Instructions for the task: Reproduce the first line and every line after it, exactly, through the one containing "ribbon_points, flat_section(6, 0.3))))". Leave out the rest.

****

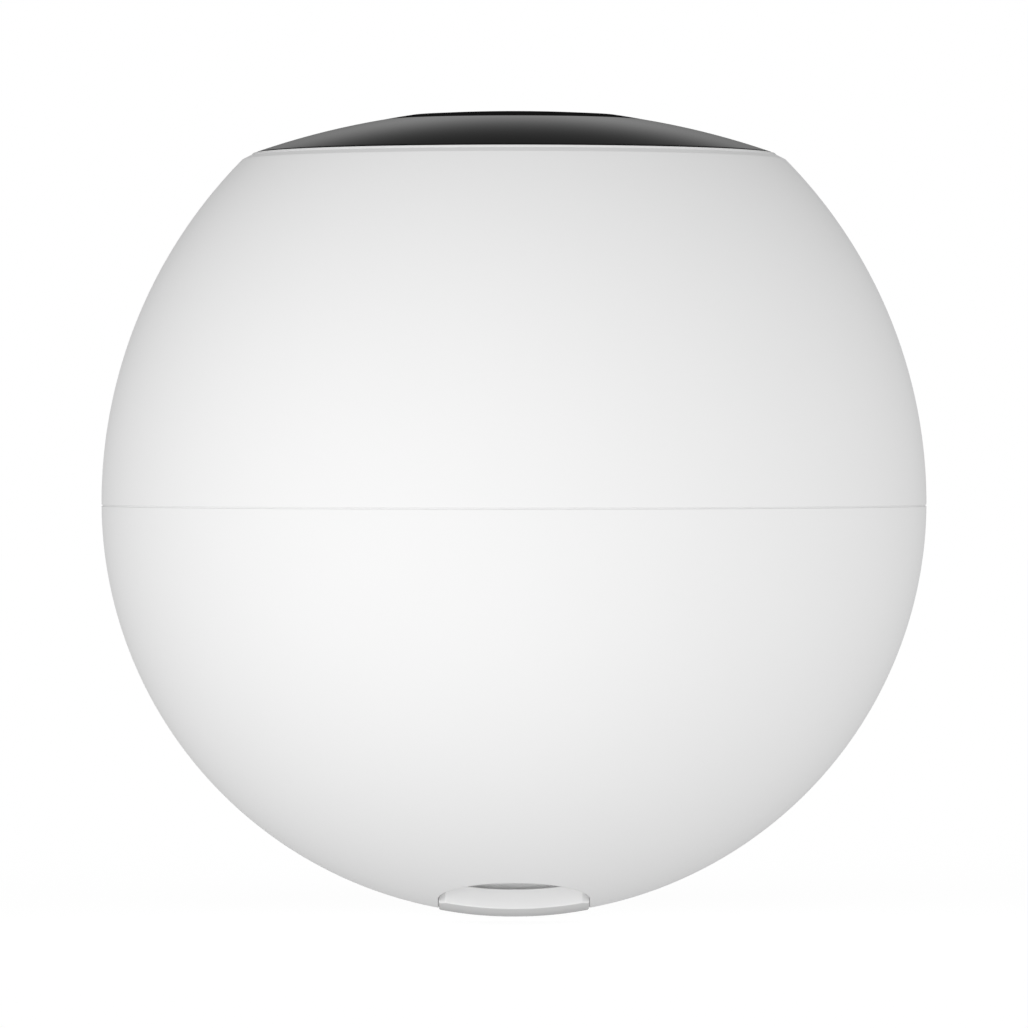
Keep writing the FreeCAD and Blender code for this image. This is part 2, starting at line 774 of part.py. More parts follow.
def antenna_outline(sketch):
    """An inverted F standing on the board's edge."""
    outline(sketch, [
        (-26, board_top), (-24.8, board_top), (-24.8, board_top + 4.4), (-22.2, board_top + 4.4),
        (-22.2, board_top), (-21, board_top), (-21, board_top + 4.4), (-10, board_top + 4.4),
        (-10, board_top + 5.6), (-26, board_top + 5.6),
    ])


node("wifi_antenna", padded("wifi_antenna", 20, 20.3, antenna_outline, "XZ_Plane"))

ribbon_points = [(27, 0, board_top + 2.3), (31.5, 0, 34), (34.5, 0, 50), (34.5, 0, baffle_low - 4),
                 (34.5, 0, baffle_height + 4), (29, 0, 84), (21, 0, 86), (15.5, 0, 87), (14, 0, control_height - 0.2)]
node("ribbon_cable", feature("ribbon_cable", swept("ribbon", ribbon_points, flat_section(6, 0.3))))


def leads(name, points, spacing, radius=0.6):
    """Two parallel round wires, one each side of the line through the points."""
    made = []
    for side in (-1, 1):
        shifted = [(x, y + side * size(spacing) / 2, z) for x, y, z in points]
        made.append(swept(name, shifted, round_section(radius)))
    return node(name, feature(name, Part.makeCompound(made)))


leads("speaker_leads", [(-17.6, 0, motor_top), (-22, 0, motor_top - 1), (-28, 0, 50), (-29, 0, 38),
                        (-27, 0, board_top + 2.3)], 4)

# ---------------------------------------------------------------- cable well and power inlet

cover_inner = cover_radius - cover_wall
cover_z = root(cover_radius * cover_radius - pad_flat_radius * pad_flat_radius)
well_wall = size(1.1)
well_back = size(-10.9)
well_ceiling = size(17.9)
well_high = size(19.45)
jack_y = size(-16.8)


def well_outline(half_width, back):
    """Corners of a D with its round end towards -Y."""
    return [
        (half_width, back),
        (-half_width, back),
        (-half_width, mouth_centre, half_width),
        (0, mouth_centre - half_width, half_width),
        (half_width, mouth_centre),
    ]


def pill(sketch, half_length, half_height):
    """A slot outline along X round the power jack's axis."""
    straight = size(half_length) - half_height
    low, high = jack_y - half_height, jack_y + half_height
    outline(sketch, [
        (straight, low, half_height),
        (straight + half_height, jack_y, half_height),
        (straight, high),
        (-straight, high, half_height),
        (-straight - half_height, jack_y, half_height),
        (-straight, low),
    ])


jack_half_length = size(4.47)
jack_half_height = size(1.63)
jack_screw_places = [(size(6.6), jack_y), (size(-6.6), jack_y)]
well_body = padded("well_body", 2, well_high,
                   lambda s: outline(s, well_outline(mouth_half_width + well_wall, well_back + well_wall)))
pocket(well_body, 0, well_ceiling, lambda s: outline(s, well_outline(mouth_half_width, well_back)))
pocket(well_body, well_ceiling, well_high, lambda s: pill(s, jack_half_length + 0.2, jack_half_height + 0.2))
pocket(well_body, well_ceiling, well_high, lambda s: [circle(s, x, y, 0.95) for x, y in jack_screw_places])
shell_inside = doc.addObject("Part::Sphere", "shell_inside")
bound(shell_inside, Radius=inner_radius - 0.02, Placement_Base_z=ball_z)
above_cover = doc.addObject("Part::Sphere", "above_cover")
bound(above_cover, Radius=cover_inner - fit_gap, Placement_Base_z=cover_z)
skirt = block("well_skirt", -8, 8, well_back, well_back + well_wall, 2, 7)
node("cable_well", fused("cable_well", [
    common("well_inside_shell", well_body, shell_inside),
    common("well_above_cover", skirt, above_cover),
]))

jack_low = size(12)
jack_shell = padded("jack_shell", jack_low, well_high, lambda s: pill(s, jack_half_length, jack_half_height))
pocket(jack_shell, jack_low, well_high,
       lambda s: pill(s, jack_half_length - 0.3, jack_half_height - 0.3))
node("power_jack", jack_shell)
jack_core = padded("jack_core", 17.2, well_high,
                   lambda s: pill(s, jack_half_length - 0.35, jack_half_height - 0.35))
jack_tongue = block("jack_tongue", -3.3, 3.3, jack_y - 0.35, jack_y + 0.35, 13, 17.4)
node("jack_contacts", fused("jack_contacts", [jack_core, jack_tongue]))
jack_board_low = well_high + fit_gap
jack_board = padded("jack_plate", jack_board_low, jack_board_low + 1.2,
                    lambda s: rectangle(s, -8.5, 8.5, jack_y - 4, jack_y + 4))
pocket(jack_board, jack_board_low, jack_board_low + 1.2,
       lambda s: [circle(s, x, y, 1) for x, y in jack_screw_places])
node("jack_board", jack_board)
screws("jack_screws", jack_screw_places, jack_board_low + 1.2, 2.6, shank=0.9, head=1.7, thick=0.8)
leads("power_leads", [(2.5, -18.5, jack_board_low + 1.9), (5, -18.8, 22.5), (8, -19.2, 22.8),
                      (13, -20, 22.9), (16.2, -20, 23.2)], 1.6, 0.5)

# ---------------------------------------------------------------- ballast, base cover and foot

ballast_low = size(5.6)
ballast = turned("ballast", [
    (1.3, ballast_low),
    (15.5, ballast_low),
    (28, 12.5),
    (29, ballast_top),
    (1.3, ballast_top),
])
notch = mouth_half_width + well_wall + 0.6
for side in (-1, 1):
    near, far = (size(-31), size(-9.6)) if side < 0 else (size(9.6), size(31))
    pocket(ballast, ballast_low, ballast_top, lambda s: rectangle(s, -notch, notch, near, far))
pocket(ballast, ballast_low, ballast_top, lambda s: [circle(s, x, y, 1.45) for x, y in ballast_posts])
pocket(ballast, ballast_low - 1, 9.05, lambda s: [circle(s, x, y, 2.9) for x, y in ballast_posts])
node("ballast", ballast)
screws("ballast_screws", ballast_posts, ballast_top, ballast_top - 7.6)

cover_half_width = mouth_half_width - fit_gap
cover_slant_y = size(-11.2)
pad_hole = pad_radius + fit_gap
cover_edge = size(16)
cover = turned("cover", [
    (pad_hole, 1),
    (pad_hole, below(cover_z, cover_radius, pad_hole), cover_radius),
    (cover_edge, below(cover_z, cover_radius, cover_edge)),
    (cover_edge, below(cover_z, cover_inner, cover_edge), -cover_inner),
    (4.5, below(cover_z, cover_inner, 4.5)),
    (4.5, ballast_low - fit_gap),
    (1.45, ballast_low - fit_gap),
    (1.45, 2.6),
    (2.9, 2.6),
    (2.9, 1),
])
cover_rear_centre = cover_rear - cover_half_width


def cover_outline(sketch):
    """Everything outside the cover's plan, out to a circle well clear of it."""
    circle(sketch, 0, 0, 22)
    outline(sketch, [
        (cover_front_half_width, -cover_front),
        (cover_half_width, cover_slant_y),
        (cover_half_width, cover_rear_centre, cover_half_width),
        (0, cover_rear, cover_half_width),
        (-cover_half_width, cover_rear_centre),
        (-cover_half_width, cover_slant_y),
        (-cover_front_half_width, -cover_front),
    ])


trimmed = pocket(cover, -1, 8, cover_outline)
doc.recompute()
lip = [f"Edge{i + 1}" for i, edge in enumerate(trimmed.Shape.Edges)
       if all(abs(v.Y + cover_front.value) < 1e-4 and v.Z < 3 for v in edge.Vertexes)]
chamfer = cover.newObject("PartDesign::Chamfer", "cover_lip")
chamfer.Base = (trimmed, lip)
chamfer.Size = 0.18
node("base_cover", cover)
node("foot_pad", turned("foot_pad", [
    (0, 0),
    (pad_flat_radius, 0, cover_radius),
    (pad_radius, below(cover_z, cover_radius, pad_radius)),
    (pad_radius, 0.95),
    (0, 0.95),
]))
screws("cover_screw", [(size(0), size(0))], size(2.6), 8.2, head=2.7, down=False)

# ---------------------------------------------------------------- check and write

doc.recompute()
failed = [thing.Name for thing in doc.Objects if {"Invalid", "Error"} & set(thing.State)]
failed += [label for label, thing in NODES.items() if thing.Shape.isNull() or not thing.Shape.isValid()]
if failed:
    raise RuntimeError(f"these objects failed: {failed}")
for label, thing in NODES.items():
    thing.Shape.exportStep(f"parts/{label}.step")
print(f"wrote {len(NODES)} nodes")
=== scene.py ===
"""Looks of a ball-shaped smart speaker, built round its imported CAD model.

The outer pieces are rebuilt here with fine, smoothly shaded meshes. The other CAD nodes keep their own
shapes. Sizes are in millimetres, in the CAD model's frame, and become metres when a mesh is made.
"""
import json
import math

import bmesh
import bpy
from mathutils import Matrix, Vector


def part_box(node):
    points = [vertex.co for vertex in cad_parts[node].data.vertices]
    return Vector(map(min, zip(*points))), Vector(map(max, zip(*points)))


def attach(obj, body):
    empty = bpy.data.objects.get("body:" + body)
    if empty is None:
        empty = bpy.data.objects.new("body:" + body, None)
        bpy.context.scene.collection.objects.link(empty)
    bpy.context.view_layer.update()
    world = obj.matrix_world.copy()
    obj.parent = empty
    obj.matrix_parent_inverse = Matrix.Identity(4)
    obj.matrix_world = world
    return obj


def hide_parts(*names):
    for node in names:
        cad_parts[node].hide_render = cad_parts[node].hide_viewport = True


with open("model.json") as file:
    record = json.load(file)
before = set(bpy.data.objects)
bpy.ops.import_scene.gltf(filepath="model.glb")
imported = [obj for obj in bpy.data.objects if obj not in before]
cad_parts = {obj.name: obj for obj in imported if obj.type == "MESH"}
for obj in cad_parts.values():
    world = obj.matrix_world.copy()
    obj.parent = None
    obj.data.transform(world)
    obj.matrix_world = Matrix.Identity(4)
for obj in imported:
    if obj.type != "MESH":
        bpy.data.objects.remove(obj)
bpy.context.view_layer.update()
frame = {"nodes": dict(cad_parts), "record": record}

MM = 0.001
SEGMENTS = 384          # round each turned piece
FIT_GAP = 0.05          # between pieces that fit together
FREE_GAP = 0.3          # round the button, which moves
PILOT_RADIUS = 1.3      # screw pilots in the plastic posts


# ---------------------------------------------------------------- sizes from the frame

def low(node, axis="z"):
    """A CAD node's lowest coordinate along an axis."""
    return getattr(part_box(node)[0], axis) / MM


def high(node, axis="z"):
    """A CAD node's highest coordinate along an axis."""
    return getattr(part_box(node)[1], axis) / MM


BALL_RADIUS = round(high("lower_shell", "x"), 1)
SEAM_LOW = high("lower_shell")
SEAM_HIGH = low("upper_shell")
FOOT_PROUD = 0.11
BALL_Z = BALL_RADIUS + FOOT_PROUD
WALL = 2.2
INNER_RADIUS = BALL_RADIUS - WALL
REBATE_RADIUS = INNER_RADIUS + 1
REBATE_DEPTH = 3
SEAM_EDGE = 0.04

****

Solution for this task:
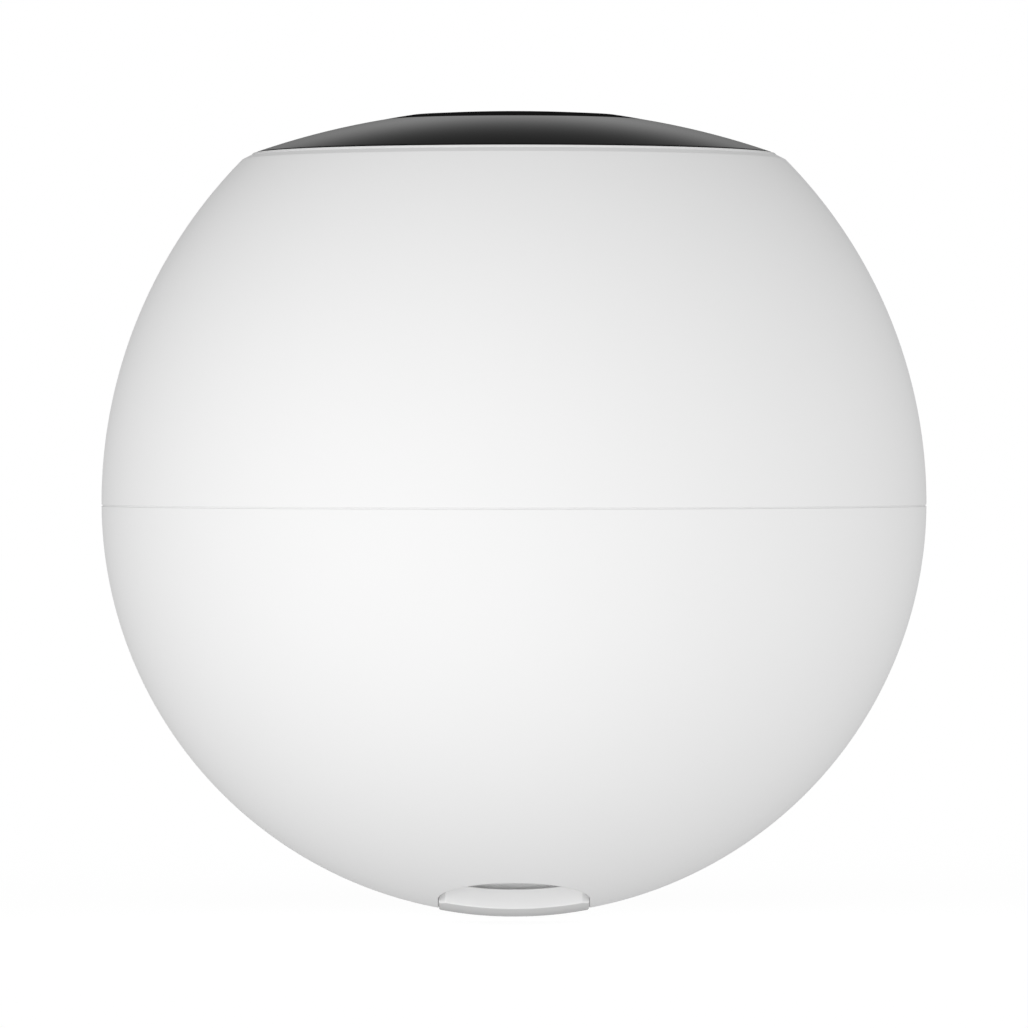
Keep writing the FreeCAD and Blender code for this image. This is part 2, starting at line 774 of part.py. More parts follow.
def antenna_outline(sketch):
    """An inverted F standing on the board's edge."""
    outline(sketch, [
        (-26, board_top), (-24.8, board_top), (-24.8, board_top + 4.4), (-22.2, board_top + 4.4),
        (-22.2, board_top), (-21, board_top), (-21, board_top + 4.4), (-10, board_top + 4.4),
        (-10, board_top + 5.6), (-26, board_top + 5.6),
    ])


node("wifi_antenna", padded("wifi_antenna", 20, 20.3, antenna_outline, "XZ_Plane"))

ribbon_points = [(27, 0, board_top + 2.3), (31.5, 0, 34), (34.5, 0, 50), (34.5, 0, baffle_low - 4),
                 (34.5, 0, baffle_height + 4), (29, 0, 84), (21, 0, 86), (15.5, 0, 87), (14, 0, control_height - 0.2)]
node("ribbon_cable", feature("ribbon_cable", swept("ribbon", ribbon_points, flat_section(6, 0.3))))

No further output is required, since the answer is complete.